All securities issued in connection with the Offering will be subject to a statutory hold period of four months plus a day from the date of issuance in accordance with applicable securities laws. A finder’s fee may be paid in connection with the Offering to eligible arm’s length finders in accordance with CSE policies. The aggregate net proceeds from the Offering will be used to complete the Acquisition and to provide general working capital.
This news release shall not constitute an offer to sell or the solicitation of an offer to buy nor shall there be any sale of the securities in any state in which such offer, solicitation or sale would be unlawful. None of the securities to be issued pursuant to the Acquisition or the Offering have been or will be registered under the U.S. Securities Act of 1933, as amended (the “U.S. Securities Act”), or any state securities laws, and any securities issued pursuant to the Acquisition and the Offering are anticipated to be issued in reliance upon available exemptions from such registration requirements pursuant to Rule 506(b) of Regulation D and/or Section 4(a)(2) of the U.S. Securities Act and applicable exemptions under state securities laws. In addition, the securities to be issued pursuant to the Acquisition and the Offering under an exemption from the registration requirements of the U.S. Securities Act will be “restricted securities” as defined under Rule 144(a)(3) of the U.S. Securities Act and will contain the appropriate restrictive legend as required under the U.S. Securities Act. Any public offering of securities of Atlas to be made in the United States must be made by means of a prospectus containing detailed information about Atlas and management, as well as financial statements.

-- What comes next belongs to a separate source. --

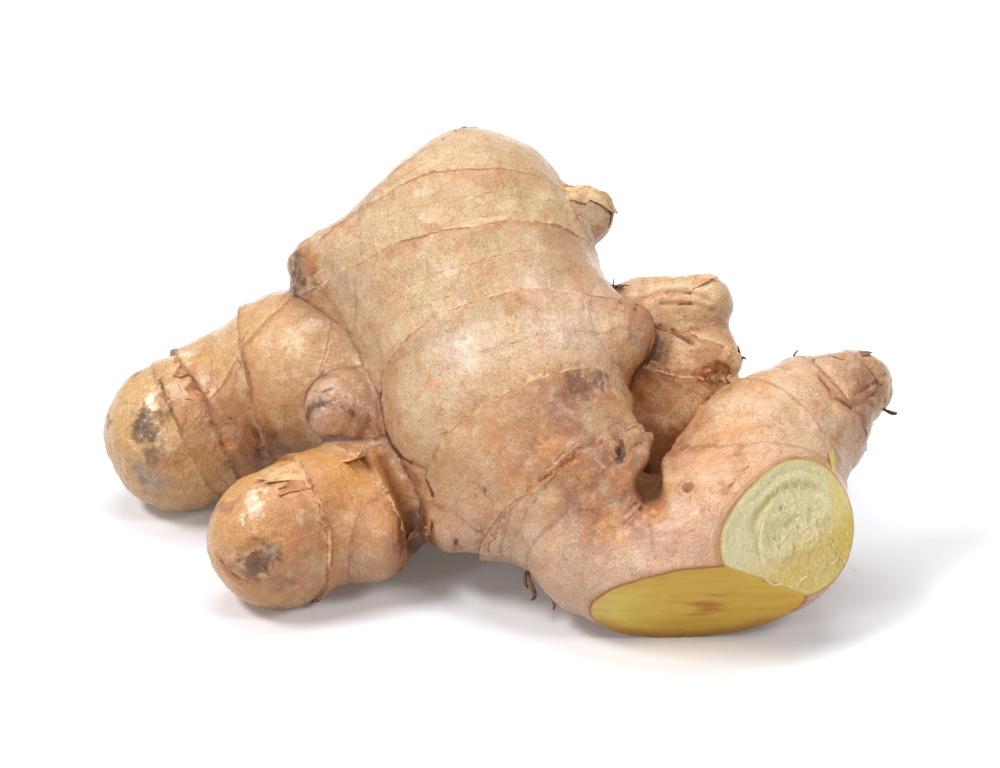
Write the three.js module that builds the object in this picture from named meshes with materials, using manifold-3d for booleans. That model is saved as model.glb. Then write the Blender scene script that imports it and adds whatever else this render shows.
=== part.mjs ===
// A fresh ginger rhizome: one grown solid of swollen shoots ("fingers") with side buds, snapped from its
// parent at one end and trimmed by a knife below the break. It lies on a table, on the small flats that
// its lowest shoots have there. Millimetres, +Z up, origin under the middle of its bounding box.
import * as THREE from "three";
import { mergeVertices } from "three/addons/utils/BufferGeometryUtils.js";
import Module from "manifold-3d";

const CELL = 3.6; // size of the grid cells that the skin is meshed with
const SPAN = 5; // length of the straight steps that a finger's centre line is walked in
const SKIN = 0xcf9f74;

// Each shoot is a path of [x, y, z, radius] stations from its base to its tip. Where it meets the others
// the skin runs over in a fillet about as wide as its blend.
const SHOOTS = {
  core: {
    blend: 5,
    path: [[-19.8, 20, 24, 16], [-1.8, 14, 23, 17], [16.2, 12, 18, 14], [28.2, 10, 14, 13]],
  },
  hand: {
    blend: 5,
    path: [
      [21.2, -21, 19.5, 16],
      [11.2, -13, 25.5, 18.5],
      [4.2, -4, 31, 22],
      [2.2, 4, 36.5, 23],
      [-1.3, 14, 46, 24],
      [-3.8, 21, 54, 22],
      [-2.6, 25, 59, 18.3],
    ],
  },
  left_finger: {
    blend: 4,
    path: [[-19.8, 20, 27, 17], [-33.8, 22, 28.5, 17.5], [-47.8, 23, 22, 15.5], [-61.8, 21.5, 14.8, 15.3]],
  },
  low_finger: {
    blend: 4,
    path: [[-10.8, 6, 16, 12], [-21.8, -5, 14, 12], [-31.8, -13, 14.3, 13], [-39.3, -19, 12.9, 13.3]],
  },
  back_finger: {
    blend: 3,
    path: [[28.2, 9, 13.2, 13], [35.2, 12, 26, 13], [36, 14, 33, 11.5]],
  },
  back_crown: {
    blend: 4,
    path: [[30, 16, 43.2, 8.2], [39.8, 15, 44.8, 6.8]],
  },
  back_collar: {
    blend: 3,
    path: [[36, 12, 32, 11], [42, 9, 37, 7]],
  },
  rear_finger: {
    blend: 4,
    path: [[4.2, 16, 20, 15], [5.2, 27, 15, 13.5], [5.2, 34, 12, 12.4]],
  },
  right_finger: {
    blend: 3,
    path: [[47, -21, 20, 16.3], [52.6, -14, 28.3, 14.6], [61.2, -8.2, 33.2, 11.1], [69.4, -2.3, 36.4, 6.9]],
  },
  foot: {
    blend: 4,
    path: [[21.2, -27, 16, 13.8], [30.2, -29, 14.8, 15.6], [40.2, -29.3, 17, 17.2], [50.7, -27, 19.5, 16.7]],
  },
};

// Buds are short round swellings, with the same four numbers.
const BUDS = {
  crown_bud: { blend: 3, path: [[6, 20, 55, 11], [12.5, 21.5, 59, 7.8], [18.3, 23, 61.2, 5.8]] },
  shoulder_bud: { blend: 7, path: [[9, 6, 41, 15], [18, 3, 44, 10], [24.8, 2, 44.6, 5.9]] },
  cheek_bud: { blend: 7, path: [[-12, 19, 49, 17], [-24, 20, 51.5, 11], [-33, 21, 52, 6]] },
  chin_bud: { blend: 6, path: [[4.2, -16, 20, 10], [-6.3, -17.5, 15.5, 6]] },
  armpit_bud: { blend: 4, path: [[-14, 9, 24, 10], [-24, 4, 27.8, 8.4], [-29, 0, 30.8, 6]] },
  knee_bud: { blend: 4, path: [[-21, -8, 13, 9.5], [-22.2, -18, 12.6, 8.2]] },
};

// Clefts are the deep creases between shoots that grew against each other.
const CLEFTS = {
  right_crotch: {
    blend: 3,
    path: [[29.4, -39, 29.8, 1.3], [29.5, -33, 29.5, 2.1], [29.4, -24, 28, 3.6], [29, -8, 26, 5.6]],
  },
  left_crotch: {
    blend: 3,
    path: [[-18.5, -9.5, 25, 1.4], [-15, -16, 19.5, 2], [-13.6, -20.5, 14, 2.4], [-12.5, -24, 6, 2.8]],
  },
};

// The round cones between a path's stations, with the radii between them eased like the centre line.
function stationsOf(path) {
  const places = path.map(([x, y, z]) => new THREE.Vector3(x, y, z));
  const line = new THREE.CatmullRomCurve3(places, false, "catmullrom");
  const swell = new THREE.SplineCurve(path.map(([, , , radius], i) => new THREE.Vector2(i, radius)));
  const count = Math.max(2, Math.ceil(line.getLength() / SPAN));
  return Array.from({ length: count + 1 }, (_, i) => {
    const at = line.getPoint(i / count);
    return { at, r: swell.getPoint(i / count).y };
  });
}

const walked = ({ blend, path }) => ({ blend, stations: stationsOf(path) });
const shoots = [...Object.values(SHOOTS), ...Object.values(BUDS)].map(walked);
const clefts = Object.values(CLEFTS).map(walked);

function distanceToShoot(p, stations) {
  let least = Infinity;
  for (let i = 1; i < stations.length; i++) {
    const [a, b] = [stations[i - 1], stations[i]];
    const along = b.at.clone().sub(a.at);
    const reach = p.clone().sub(a.at);
    const t = THREE.MathUtils.clamp(reach.dot(along) / along.lengthSq(), 0, 1);
    const gap = reach.addScaledVector(along, -t).length();
    least = Math.min(least, gap - THREE.MathUtils.lerp(a.r, b.r, t));
  }
  return least;
}

// The smaller of two distances, rounded over where they come within the blend of each other.
function smoothMin(a, b, blend) {
  const h = Math.max(blend - Math.abs(a - b), 0) / blend;
  return Math.min(a, b) - (h * h * blend) / 4;
}

// Negative inside the rhizome, and about the distance to its skin near it.
function field(p) {
  let d = 1e3;
  for (const { blend, stations } of shoots) d = smoothMin(d, distanceToShoot(p, stations), blend);
  for (const { blend, stations } of clefts) d = -smoothMin(-d, distanceToShoot(p, stations), blend);
  return d;
}

// A grid of samples over the box, with a way to visit each corner that isn't in the last layers.
function gridOver(box, cell) {
  const size = box.getSize(new THREE.Vector3()).divideScalar(cell);
  const n = [Math.ceil(size.x) + 1, Math.ceil(size.y) + 1, Math.ceil(size.z) + 1];
  const step = [1, n[0], n[0] * n[1]];
  const corner = (i, j, k) => new THREE.Vector3(i, j, k).multiplyScalar(cell).add(box.min);
  const visit = (from, to, each) => {
    for (let k = from; k < n[2] - to; k++)
      for (let j = from; j < n[1] - to; j++)
        for (let i = from; i < n[0] - to; i++) each(i * step[0] + j * step[1] + k * step[2], i, j, k);
  };
  return { step, corner, visit, values: new Float64Array(n[0] * n[1] * n[2]) };
}

// A cell face whose corners alternate between in and out would pinch the skin to a line. Its shallower
// outer corner is taken in, until no such face is left.
function fillPinches({ step, visit, values }) {
  let filled = 0;
  visit(0, 1, (at) => {
    for (let axis = 0; axis < 3; axis++) {
      const u = step[axis];
      const v = step[(axis + 1) % 3];
      const corners = [at, at + u, at + u + v, at + v];
      const inside = corners.map((c) => values[c] < 0);
      if (inside[0] !== inside[2] || inside[1] !== inside[3] || inside[0] === inside[1]) continue;
      const outer = corners.filter((c) => values[c] >= 0);
      const shallow = values[outer[0]] < values[outer[1]] ? outer[0] : outer[1];
      values[shallow] = -Math.max(values[shallow], 1e-3);
      filled++;
    }
  });
  if (filled) fillPinches({ step, visit, values });
}

// Surface nets: one vertex in each cell that the skin passes through, one quad across each crossed edge.
function skinOf(distance, box, cell) {
  const grid = gridOver(box, cell);
  const { step, corner, visit, values } = grid;
  visit(0, 0, (at, i, j, k) => (values[at] = distance(corner(i, j, k))));
  fillPinches(grid);

  const bits = (c) => [c & 1, (c >> 1) & 1, (c >> 2) & 1];
  const indexOf = (at, c) => at + bits(c).reduce((sum, bit, axis) => sum + bit * step[axis], 0);
  const edges = [];
  for (let c = 0; c < 8; c++)
    for (let axis = 0; axis < 3; axis++) if (!bits(c)[axis]) edges.push([c, c | (1 << axis)]);

  const vertices = [];
  const vertexOf = new Map();
  visit(0, 1, (at, i, j, k) => {
    const sum = new THREE.Vector3();
    let crossings = 0;
    for (const [a, b] of edges) {
      const va = values[indexOf(at, a)];
      const vb = values[indexOf(at, b)];
      if (va < 0 === vb < 0) continue;
      const [ai, aj, ak] = bits(a);
      const [bi, bj, bk] = bits(b);
      sum.add(corner(i + ai, j + aj, k + ak).lerp(corner(i + bi, j + bj, k + bk), va / (va - vb)));
      crossings++;
    }
    if (!crossings) return;
    vertexOf.set(at, vertices.length / 3);
    vertices.push(...ontoSkin(sum.divideScalar(crossings), distance));
  });

  const faces = [];
  visit(1, 1, (at) => {
    for (let axis = 0; axis < 3; axis++) {
      const inside = values[at] < 0;
      if (inside === values[at + step[axis]] < 0) continue;
      const u = step[(axis + 1) % 3];
      const v = step[(axis + 2) % 3];
      const [a, b, c, d] = [at - u - v, at - v, at, at - u].map((cellAt) => vertexOf.get(cellAt));
      faces.push(...(inside ? [a, b, c, a, c, d] : [a, c, b, a, d, c]));
    }
  });
  return new THREE.BufferGeometry()
    .setAttribute("position", new THREE.Float32BufferAttribute(vertices, 3))
    .setIndex(faces);
}

// Newton steps along the field's slope bring a point onto the skin.
function ontoSkin(p, distance) {
  const probe = 0.05;
  for (let pass = 0; pass < 3; pass++) {
    const slope = new THREE.Vector3(
      distance(p.clone().setX(p.x + probe)) - distance(p.clone().setX(p.x - probe)),
      distance(p.clone().setY(p.y + probe)) - distance(p.clone().setY(p.y - probe)),
      distance(p.clone().setZ(p.z + probe)) - distance(p.clone().setZ(p.z - probe)),
    ).divideScalar(2 * probe);
    p.addScaledVector(slope, -distance(p) / Math.max(slope.lengthSq(), 0.25));
  }
  return p.toArray();
}

const wasm = await Module();
wasm.setup();

function solidOf(geometry) {
  const bare = new THREE.BufferGeometry()
    .setAttribute("position", geometry.getAttribute("position"))
    .setIndex(geometry.index);
  const merged = mergeVertices(bare, 1e-4);
  return new wasm.Manifold(
    new wasm.Mesh({
      numProp: 3,
      vertProperties: merged.attributes.position.array,
      triVerts: new Uint32Array(merged.index.array),
    }),
  );
}

function geometryOf(solid) {
  const { vertProperties, triVerts } = solid.getMesh();
  const geometry = new THREE.BufferGeometry()
    .setAttribute("position", new THREE.BufferAttribute(vertProperties, 3))
    .setIndex(new THREE.BufferAttribute(triVerts, 1));
  geometry.computeVertexNormals();
  return geometry;
}

// A block whose one face lies on the plane through the point, on the side that the normal faces.
function blockBeyond({ point, normal }, side = 200) {
  const up = new THREE.Vector3(0, 0, 1);
  const turn = new THREE.Quaternion().setFromUnitVectors(up, normal.clone().normalize());
  const block = new THREE.BoxGeometry(side, side, side).translate(0, 0, side / 2).applyQuaternion(turn);
  return solidOf(block.translate(point.x, point.y, point.z));
}

// The two cut faces at the foot, and the table: what lies beyond each plane is gone.
const KNIFE_CUT = { point: new THREE.Vector3(41, -46, 22), normal: new THREE.Vector3(0.02, -0.87, -0.49) };
const SNAP_BREAK = { point: new THREE.Vector3(41, -46, 22.5), normal: new THREE.Vector3(0.5, -0.78, 0.38) };
const TABLE = { point: new THREE.Vector3(0, 0, 0), normal: new THREE.Vector3(0, 0, -1) };

const reach = new THREE.Box3(new THREE.Vector3(-84, -56, -8), new THREE.Vector3(86, 54, 84));
let rhizome = solidOf(skinOf(field, reach, CELL));
for (const plane of [KNIFE_CUT, SNAP_BREAK, TABLE]) rhizome = rhizome.subtract(blockBeyond(plane));

const ginger = new THREE.Group();
const skin = new THREE.Mesh(
  geometryOf(rhizome),
  new THREE.MeshStandardMaterial({ color: SKIN, roughness: 0.55, metalness: 0 }),
);
skin.name = "ginger_rhizome";
ginger.add(skin);

export default ginger;
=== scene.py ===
"""Ginger root in Blender: skin, cut flesh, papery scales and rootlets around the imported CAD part."""

import itertools
import math
from types import SimpleNamespace

import bpy
import numpy as np
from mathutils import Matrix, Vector


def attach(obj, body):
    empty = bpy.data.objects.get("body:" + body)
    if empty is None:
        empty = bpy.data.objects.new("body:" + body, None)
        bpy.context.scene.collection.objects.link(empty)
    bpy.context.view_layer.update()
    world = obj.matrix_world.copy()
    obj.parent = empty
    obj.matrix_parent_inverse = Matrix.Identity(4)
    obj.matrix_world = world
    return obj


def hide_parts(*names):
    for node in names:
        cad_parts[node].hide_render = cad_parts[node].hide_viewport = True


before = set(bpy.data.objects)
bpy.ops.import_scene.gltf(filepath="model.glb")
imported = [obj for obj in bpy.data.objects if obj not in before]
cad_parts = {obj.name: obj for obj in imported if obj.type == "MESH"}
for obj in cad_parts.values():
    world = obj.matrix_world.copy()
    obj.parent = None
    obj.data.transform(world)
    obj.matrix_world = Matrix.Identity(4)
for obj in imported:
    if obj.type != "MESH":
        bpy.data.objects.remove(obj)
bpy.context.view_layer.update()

# Shape code and tables work in millimetres; Blender meshes are in metres.
MM = 0.001
SPAN = 5.0  # the most between two stations of a shoot
REACH = 12.0  # past this, a shoot's distance no longer matters
FAR = 99.0  # stands for a distance out of reach
SKIN_VOXEL = 0.36
SKIN_TRIANGLES = 190000
FLESH_INSET = 0.06
FLESH_DEPTH = 3.0
FLESH_REACH = 34.0  # no cut face is wider than this from its centre
RIM_ROUNDING = 0.4
SHEET_THICKNESS = 0.14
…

About Isracann Biosciences Inc.
Isracann, is an Israeli-based cannabis company, focused on becoming a premier cannabis producer offering low-cost production targeting undersupplied, major European marketplaces. Based in Israel’s agricultural sector, Isracann will leverage its development within the most experienced country in the world with respect to cannabis research. The company has secured agreements with three (3) licensed Israeli producers for medicinal marijuana cultivation.
ON BEHALF OF THE BOARD OF DIRECTORS
Chief Executive Officer
The CSE does not accept responsibility for the adequacy or accuracy of this release.
All statements, other than statements of historical fact, included herein are forward-looking statements that involve various risks and uncertainties. There can be no assurance that such statements will prove to be accurate and actual results and future events could differ materially from those anticipated in such statements. Important factors that could cause actual results to differ, materially from the Company’s expectations are disclosed in the Company’s documents filed from time to time with the Canadian Securities Exchange, the British Columbia Securities Commission, the Ontario Securities Commission, the Alberta Securities Commission, and the Alberta Securities Commission.